We need only look, again, at last years election for proof; the drumbeat of scandal that plagued the Trump campaign meant that all it had to do was ignore a problem long enough for it to go away, while the Clinton administration couldnt avoid the day-in day-out reminders of a single scandal. Trump knew that all he had to do was win the day and hed be fine; tomorrow, hed sort out that day. Its media-driven public relations more than politics itself, focusing on evasion over confrontation on a daily basis.

And heres the kicker: it works . It demonstrably, obviously, disturbingly works. Treating every news cycle as a battle with a winner and a loser, where the only truth that matters is the story of the day, has been proven effective. That, by the way, is what everyone means when we talk about a post-truth world; where facts simply dont matter from day to day; instead, its the ever-shifting explanatory story. And the beauty of that ever-shifting story is that its impossible to nail down and therefore impossible to effectively dispute.

The Democrats have taken the high road ; when Al Franken a long-beloved figure on the left faced accusations (from a right-wing pundit, no less) of sexual misconduct, the Democrats didnt close rank and accuse his accuser of partisan motive; no, they stood by their #believewomen ideals and successfully called for his resignation. The same happened with Conyers. Its part of an overall strategy to get a handle on the cultural moment were in by becoming the party of accountability and respect for women, and to ride that train to electoral success. Its not a bad strategy, assuming that theres a critical mass of center voters who will respond to it.

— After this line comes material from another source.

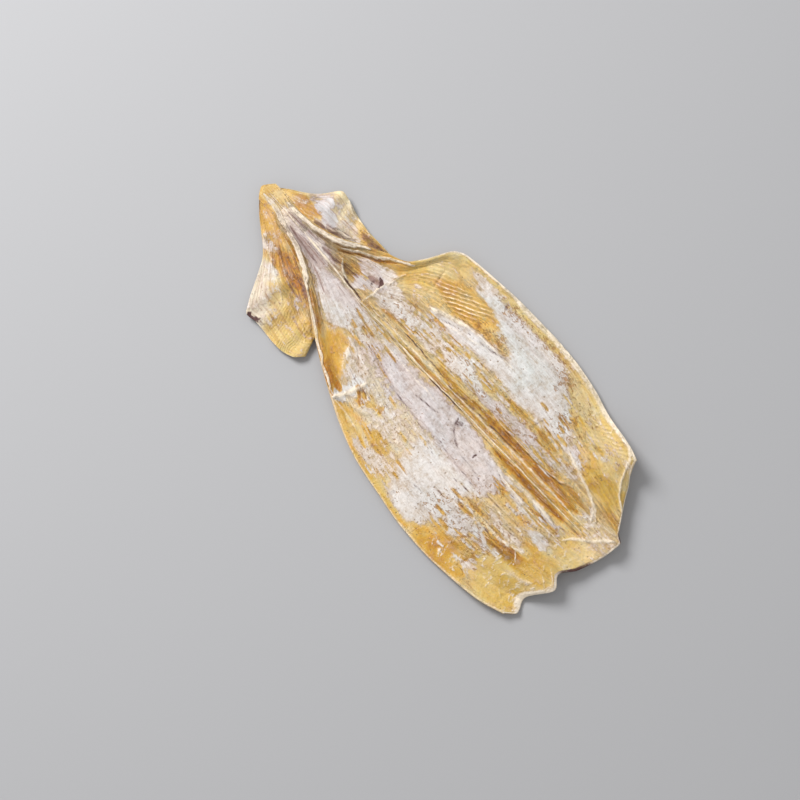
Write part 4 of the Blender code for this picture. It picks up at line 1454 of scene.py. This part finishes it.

The GOP, on the other hand, has been following the news cycle; when Roy Moore was first accused, the GOP withdrew all support, assuming hed fall as Harvey Weinstein, Louis CK, and Kevin Spacey did before him. It was obvious, wasnt it? Allegations of sexual predation of children is a big deal, and proven or not, throwing support behind so egregious an accused predator, they feared, would be political suicide. And for a time, that seemed to be true, but then the tides began to shift back. The party suspected he might win, and then gone with the wind was Mitch McConnells call for Moore to step aside; the race was neck and neck, and the seat the victory, the vindication meant more. As always, the end goal is to win the day. Stepping back, forcing Moore out, delaying the election, staging a write-in campaign for a new candidate these are all good strategies, but every single one of them is in some ways an admission of failure.

Which brings us to that last question: does it even matter which side is handling this better? Because thats the dark side of this entire conversation, the nagging, incessant notion that nothing matters beyond how many points you scored for your team, that political tribalism has gotten so intense, so flatly and uncompromisingly locked that it ultimately doesnt matter what you say or do so long as you support the agenda, the basic set of cultural benchmarks pro-life, pro-gay marriage, anti-immigration, anti-war, whatever that we all seem to be fighting over.

This remains the nasty little problem at the heart of things, something that makes doing PR profoundly more complex than it used to be; what do you do with a candidate like Roy Moore (who has an open record of saying inflammatory things ) when hes gaining in the polls despite the allegations? Because thats a good case study of the same problem as above; why apologize or manage the damage when you can stand defiant and let the internecine warfare of partisan politics buoy you up (beyond having basic human decency and even the slightest moral compass, that is)? When you have a dedicated cadre of partisans as intense as any who will believe no ill word about you , you are free to do essentially whatever you want, traditional PR be damned.

Which brings us to last nights election in Alabama, where Doug Jones pulled off a surprise upset, becoming the first Democrat the southern state sends to the Senate in twenty-five years. Its absolutely stunning that a deep red state like Alabama might break with decades of effective one-party government. Its also painfully clear that it took the GOP nominating a woefully unpopular and controversial figure with child predation charges dogging at his heels to do it, and even then, it was an utter nail-biter. A race that, in any sane world, should have been a blowout for Jones. That is the depth of the divide were dealing with: a civil rights attorney had a difficult time communicating a message convincing enough to draw away support from an accused pedophile.

PR doesnt work when nobody can be convinced, when opinions cant be swayed, and when theres no message powerful enough to override the tribal split between left and right.

And this goes well beyond electoral politics; Ive written elsewhere at length about the difficulties Uber has faced for breaking with the left consensus, and companies like Papa Johns Pizza, Hobby Lobby, Chik-Fil-A, Twenty-First Century Fox, and others have become political shibboleths, participation with which can make one unclean in liberal circles. The two sides cant even agree on the same set of facts and listen to entirely different news media; what message can you communicate when everyone is taking sides, and even things as simple as where we go to lunch indicate deeper political loyalties?

This is the strange new world we inhabit. Where everything counts, but nothing matters.